Je suis habituellement attentif aux questions d’accessibilité et encore plus pour « C’est pas du Luxe ! » car le festival accueille potentiellement plus de personnes en situation de handicap (artiste ou public) que sur d’autres événements. Au Théâtre Benoit XII, une personne en fauteuil roulant ne pourra pas accéder en salle : ce sont des choses qui arrivent également dans d’autres ERP (Etablissement Recevant du Public). De même, si un ou une artiste est en fauteuil, l’accès aux loges situés sous la scène n’est pas possible, ainsi que le passage entre la loge et la scène.

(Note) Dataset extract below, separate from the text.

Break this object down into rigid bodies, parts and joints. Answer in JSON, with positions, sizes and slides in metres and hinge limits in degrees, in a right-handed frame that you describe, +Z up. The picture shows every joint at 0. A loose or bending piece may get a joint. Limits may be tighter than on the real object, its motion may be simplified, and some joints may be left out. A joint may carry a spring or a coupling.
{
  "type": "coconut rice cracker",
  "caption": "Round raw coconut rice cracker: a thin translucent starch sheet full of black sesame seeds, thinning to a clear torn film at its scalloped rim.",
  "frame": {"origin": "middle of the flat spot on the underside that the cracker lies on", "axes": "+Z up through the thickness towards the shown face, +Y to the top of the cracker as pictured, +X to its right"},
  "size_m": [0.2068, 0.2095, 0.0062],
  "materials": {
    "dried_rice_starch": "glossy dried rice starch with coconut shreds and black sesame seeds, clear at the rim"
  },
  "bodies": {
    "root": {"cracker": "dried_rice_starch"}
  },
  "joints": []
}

L’accueil dans la cour du Cloitre Saint-Louis s’est déroulé simplement grâce au concours du régisseur technique des lieux d’exposition pour la ville d’Avignon. Il s’agissait d’une installation sur le thème de l’écologie créée par Cassandra Naigre et les résidents de La Passerelle-Avignon, intitulée « Les ombres juste avant les forêts ». L’œuvre plastique était facile à installer en extérieur autour de la fontaine.

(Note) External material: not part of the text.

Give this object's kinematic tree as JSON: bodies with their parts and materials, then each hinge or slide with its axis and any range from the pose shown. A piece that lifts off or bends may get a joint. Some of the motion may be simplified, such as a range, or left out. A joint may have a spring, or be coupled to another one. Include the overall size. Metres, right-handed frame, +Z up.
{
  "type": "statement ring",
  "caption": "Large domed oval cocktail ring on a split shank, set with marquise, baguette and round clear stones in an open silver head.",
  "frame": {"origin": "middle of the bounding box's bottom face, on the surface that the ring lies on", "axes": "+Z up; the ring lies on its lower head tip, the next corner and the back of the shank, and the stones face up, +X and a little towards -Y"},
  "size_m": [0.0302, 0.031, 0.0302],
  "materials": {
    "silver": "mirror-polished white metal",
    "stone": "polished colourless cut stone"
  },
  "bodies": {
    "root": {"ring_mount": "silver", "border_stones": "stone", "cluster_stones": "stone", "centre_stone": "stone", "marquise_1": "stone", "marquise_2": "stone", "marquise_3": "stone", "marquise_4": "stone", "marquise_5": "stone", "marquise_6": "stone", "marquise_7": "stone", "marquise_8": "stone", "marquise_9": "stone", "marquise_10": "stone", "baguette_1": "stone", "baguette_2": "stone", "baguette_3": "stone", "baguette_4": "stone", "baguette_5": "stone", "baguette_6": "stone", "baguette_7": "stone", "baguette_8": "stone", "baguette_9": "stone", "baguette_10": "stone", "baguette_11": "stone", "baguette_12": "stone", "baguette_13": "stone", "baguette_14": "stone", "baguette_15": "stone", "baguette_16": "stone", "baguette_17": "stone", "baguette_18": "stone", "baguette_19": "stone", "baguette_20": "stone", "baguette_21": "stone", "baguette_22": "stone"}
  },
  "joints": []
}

Concernant l’occupation de la salle audiovisuelle de l’ISTS, j’étais à la recherche d’un lieu pour la diffusion de la création radiophonique du projet « Podcast- Collectif. Vis ma vie » de l’artiste Alix Lepienne, avec des résidents de pension de famille de la Grand-Combe, de Montpellier et d’Alès, Cela a résulté du souhait de l’ISTS de soutenir le festival. C’est ainsi que j’ai échangé notamment avec José Garcia (directeur pédagogique de l’ISTS) et Fabrice Gerber (responsable de formations de l’ISTS) pour commencer à réfléchir ensemble aux conditions de réalisation de cet événement dans cet espace, et ainsi imaginé la possibilité d’occuper la salle audiovisuelle de l’ISTS. L’ISTS m’a également mis en contact avec le régisseur général, Frédéric Caron, qui a géré impeccablement la conception, l’implantation et la scénographie en collaboration avec l’équipe technique de la Garance.